Peter George Norman (pictured left) was an Australian track athlete best known for winning the silver medal in the 200 metres at the 1968 Summer Olympics in Mexico City. His time of 20.06 seconds still stands as the Australian 200 metres record. He is also known for his support of John Carlos and Tommie Smith when they made their famous raised-fist gesture at the 1968 Olympics medal ceremony.
On the podium, during the playing of “The Star-Spangled Banner”, Smith and Carlos famously joined in a Black Power salute. Norman wore a badge on the podium in support of the Olympic Project for Human Rights (OPHR).
Australia’s Olympic authorities reprimanded him for his gesture and the Australian media ostracised him. Despite Norman running qualifying times for the 100 m five times and 200 m 13 times during 1971-72, the Australian Olympic track team did not send him, or any other male sprinters, to the 1972 Summer Olympics in Munich, the first modern Olympics since 1896 where no Australian sprinters participated.

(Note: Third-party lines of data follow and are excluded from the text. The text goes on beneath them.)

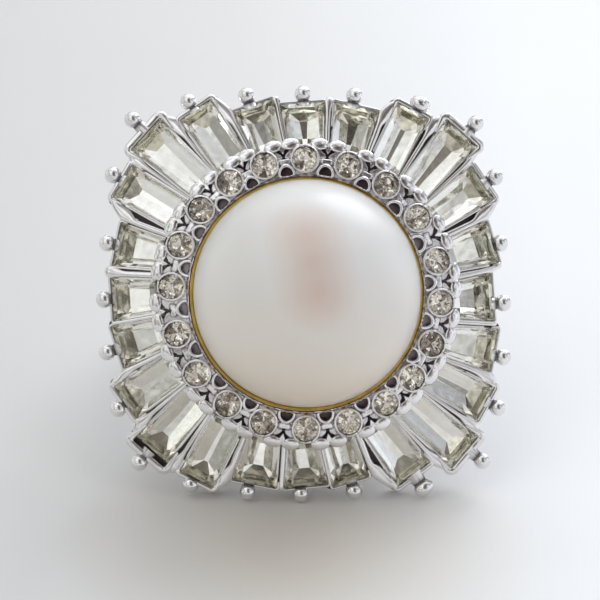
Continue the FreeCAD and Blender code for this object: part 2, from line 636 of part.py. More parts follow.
adds, cuts = [], []
count = len(SEATS)
for k in range(count):
    here, after = dim("seat%02d_bearing" % (k + 1)), dim("seat%02d_bearing" % ((k + 1) % count + 1))
    if after < here:
        after += 360
    place = seat_place(here)
    boss = Part.makeCylinder(dim("seat_outer"), 0.95, Vector(0, 0, -0.95))
    boss.Placement = place
    adds.append(boss)
    bore = Part.makeCylinder(dim("seat_bore"), dim("seat_ledge_depth") + 1, Vector(0, 0, -dim("seat_ledge_depth")))
    hole = Part.makeCylinder(dim("seat_ledge_bore"), 3.0, Vector(0, 0, -2.6))
    for tool in (bore, hole):
        tool.Placement = place
        cuts.append(tool)
    mid = (here + after) / 2
    half = dim("pad_half_angle") * (after - here) / 18.0
    # two rounded pads on the outer edge, one each side of the gap between the seats
    for sign in (-1, 1):
        c = polar(dim("pad_pitch_radius"), mid + sign * half, dim("pad_height"))
        t = polar(1, mid + sign * half + 90)
        h = dim("pad_length") / 2
        adds.append(Part.makeSphere(dim("pad_radius"), c - t * h))
        adds.append(Part.makeSphere(dim("pad_radius"), c + t * h))
        adds.append(Part.makeCylinder(dim("pad_radius"), 2 * h, c - t * h, t))
    # round-nosed recess towards the pearl, with a raised lip
    nose = polar(8.78, mid)
    t, r = polar(1, mid + 90), polar(1, mid)
    for size, low_z, high_z, to in ((0.50, 16.1, collar_z(8.78) + 0.14, adds), (0.37, collar_z(8.78) - 0.45, 18.0, cuts)):
        disc = Part.makeCylinder(size, high_z - low_z, Vector(nose.x, nose.y, low_z))
        a = nose - r * (0.52 if to is adds else 0.36)
        flare = prism([nose - t * size, a - t * size, a + t * size, nose + t * size], low_z, high_z)
        to.append(disc)
        to.append(flare)
    # dark triangle between the seats towards the outer edge
    tip, foot = polar(9.72, mid), polar(10.3, mid)
    cuts.append(prism([tip - t * 0.12, foot - t * 0.42, foot + t * 0.42, tip + t * 0.12], collar_z(10.0) - 0.5, 18.0))

solid = ring.multiFuse(adds)
inside = Part.makeCylinder(ki, 4, Vector(0, 0, fh - 0.5))
solid = solid.cut(cuts + [inside])
solid = solid.removeSplitter()
if solid.ShapeType == "Compound":
    solid = max(solid.Solids, key=lambda q: q.Volume)
collar = doc.addObject("Part::Feature", "halo_collar")
collar.Label = "halo_collar"
collar.Shape = solid
collar.Placement = Placement()
doc.recompute()

# ---------------------------------------------------------------- the way the ring lies
# Everything above is laid out about the finger bore with the head straight up. The ring can't stand
# like that, so the assembly is laid down on the lowest ball pins and the edge of the band: it tips
# forward about X, and the origin moves to the surface under the middle of the ring.
NODES = [shank, basket, frame, pin_group, collar, cup, cement, pearl] + baguettes + rounds
LIE = Placement(Vector(dim("lie_x"), dim("lie_y"), dim("lie_z")), Rotation(Vector(1, 0, 0), dim("lie_angle")))
for obj in NODES:
    obj.Placement = LIE * obj.Placement
doc.recompute()
bore_centre = LIE.multVec(Vector(0, 0, 0))
bore_axis = LIE.Rotation.multVec(Vector(0, 1, 0))
print("bore centre %.4f %.4f %.4f axis %.6f %.6f %.6f" % (*bore_centre, *bore_axis))

# ---------------------------------------------------------------- checks and files
for obj in doc.Objects:
    assert "Invalid" not in obj.State and "Error" not in obj.State, (obj.Name, obj.State)
for obj in NODES:
    shape = obj.Shape
    assert not shape.isNull() and shape.isValid(), obj.Label
    expected = 24 if obj is pin_group else 1
    assert len(shape.Solids) == expected, (obj.Label, len(shape.Solids))
    assert shape.Volume > 0, obj.Label
assert len({obj.Label for obj in NODES}) == len(NODES) <= 60
for obj in NODES:
    obj.Shape.exportStep("parts/%s.step" % obj.Label)
print(len(NODES), "nodes")
for obj in NODES[:8] + NODES[8:10] + NODES[-1:]:
    box = obj.Shape.BoundBox
    print("%-16s volume %8.3f  x %.2f %.2f  y %.2f %.2f  z %.2f %.2f" % (obj.Label, obj.Shape.Volume, box.XMin, box.XMax, box.YMin, box.YMax, box.ZMin, box.ZMax))
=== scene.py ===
import json
import math

import bmesh
import bpy
import numpy as np
from mathutils import Matrix, Vector


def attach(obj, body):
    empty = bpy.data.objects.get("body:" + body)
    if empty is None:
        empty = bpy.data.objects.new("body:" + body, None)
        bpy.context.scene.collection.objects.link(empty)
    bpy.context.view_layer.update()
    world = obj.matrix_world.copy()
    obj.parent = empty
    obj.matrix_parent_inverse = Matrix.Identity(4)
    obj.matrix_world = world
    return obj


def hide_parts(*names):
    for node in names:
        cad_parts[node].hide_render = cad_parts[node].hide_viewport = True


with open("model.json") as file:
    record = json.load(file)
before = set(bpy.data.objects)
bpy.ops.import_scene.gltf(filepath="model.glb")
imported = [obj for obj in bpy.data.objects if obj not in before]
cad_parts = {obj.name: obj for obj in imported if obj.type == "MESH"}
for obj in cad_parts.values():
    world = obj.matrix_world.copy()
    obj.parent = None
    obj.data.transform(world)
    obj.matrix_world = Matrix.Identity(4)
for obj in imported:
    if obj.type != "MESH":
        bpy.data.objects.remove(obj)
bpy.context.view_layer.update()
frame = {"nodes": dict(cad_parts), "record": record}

SC = bpy.context.scene

# ------------------------------------------------------------------ the head's own axes
# The finger bore carries the ring's natural frame: its middle is the origin, its axis is the head's
# "up", and the head faces square to it. Head coordinates below are in millimetres.
BORE = next(m for m in frame["record"]["mounts"] if m["name"] == "finger_bore")
YH = Vector(BORE["axis"]).normalized()
XH = Vector((1.0, 0.0, 0.0))
ZH = XH.cross(YH).normalized()
MM = 0.001
HEAD = Matrix((XH * MM, YH * MM, ZH * MM)).transposed().to_4x4()
HEAD.translation = Vector(BORE["pos_m"])
HEAD_NP = np.array(HEAD)


def to_world(v):
    v = np.asarray(v, float)
    return v @ HEAD_NP[:3, :3].T + HEAD_NP[:3, 3]


def wave(x, y, z=0.0, seed=0.0):
    """Smooth repeatable unevenness, about -1 to 1."""
    return (np.sin(1.7 * x + 2.3 * y + 0.9 * z + seed) + np.sin(2.9 * y - 1.3 * x + 1.9 * z + 2.1 * seed)
            + np.sin(3.7 * z + 2.2 * x - 0.8 * y + 0.7 * seed)) / 3.0


def unit_noise(k, j=0):
    """A repeatable number from -1 to 1 for stone k, quantity j."""
    s = math.sin(12.9898 * (k + 1) + 78.233 * (j + 1)) * 43758.5453
    return 2.0 * (s - math.floor(s)) - 1.0


# ------------------------------------------------------------------ materials
def new_material(name):
    m = bpy.data.materials.new(name)
    m.use_nodes = True
    nt = m.node_tree
    nt.nodes.clear()
    out = nt.nodes.new("ShaderNodeOutputMaterial")
    bsdf = nt.nodes.new("ShaderNodeBsdfPrincipled")
    nt.links.new(bsdf.outputs[0], out.inputs[0])
    return m, nt, bsdf, out


def coords(nt, scale=1000.0):
    """Object coordinates in millimetres."""
    tc = nt.nodes.new("ShaderNodeTexCoord")
    mp = nt.nodes.new("ShaderNodeMapping")
    mp.inputs["Scale"].default_value = (scale, scale, scale)
    nt.links.new(tc.outputs["Object"], mp.inputs["Vector"])
    return mp.outputs["Vector"]


def noise(nt, vec, scale, detail=3.0, rough=0.5):
    n = nt.nodes.new("ShaderNodeTexNoise")
    n.inputs["Scale"].default_value = scale
    n.inputs["Detail"].default_value = detail
    n.inputs["Roughness"].default_value = rough
    nt.links.new(vec, n.inputs["Vector"])
    return n.outputs["Fac"]


def along(nt, vec, axis):
    """Distance along an axis, from object coordinates."""
    d = nt.nodes.new("ShaderNodeVectorMath")
    d.operation = "DOT_PRODUCT"
    nt.links.new(vec, d.inputs[0])
    d.inputs[1].default_value = axis
    return d.outputs["Value"]


def ramp(nt, fac, stops):
    r = nt.nodes.new("ShaderNodeValToRGB")
    e = r.color_ramp.elements
    while len(e) < len(stops):
        e.new(0.5)
    for el, (p, c) in zip(e, stops):
        el.position = p
        el.color = (*c, 1.0) if len(c) == 3 else c
    nt.links.new(fac, r.inputs["Fac"])
    return r.outputs["Color"]


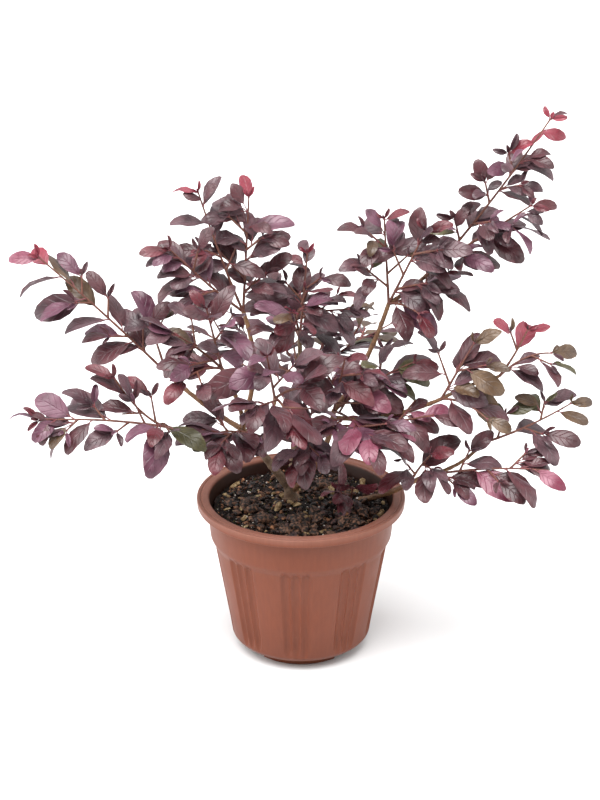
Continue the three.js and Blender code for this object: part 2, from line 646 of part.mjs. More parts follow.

Norman kept running, but in 1985 contracted gangrene after tearing his Achilles tendon during a charity race, which nearly led to his leg being amputated. Depression, heavy drinking and pain killer addiction followed.
Norman quit athletics after the decision not to field a track & field men’s team in the 1972 Olympics and took up Australian rules football. He died of a heart attack on 3 October 2006 in Melbourne at the age of 64.
US Track and Field Federationproclaimed 9 October 2006, the date of his funeral, as Peter Norman Day. Thirty-eight years after the three made history, both Smith and Carlos gave eulogies and were pallbearers at Norman’s funeral.
An airbrush mural of the trio on podium was painted in 2000 in the inner-city suburb of Newtown in Sydney. The monochrome tribute, captioned “THREE PROUD PEOPLE MEXICO 68,” was under threat of demolition in 2010 to make way for a rail tunnel but is now listed as an item of heritage significance.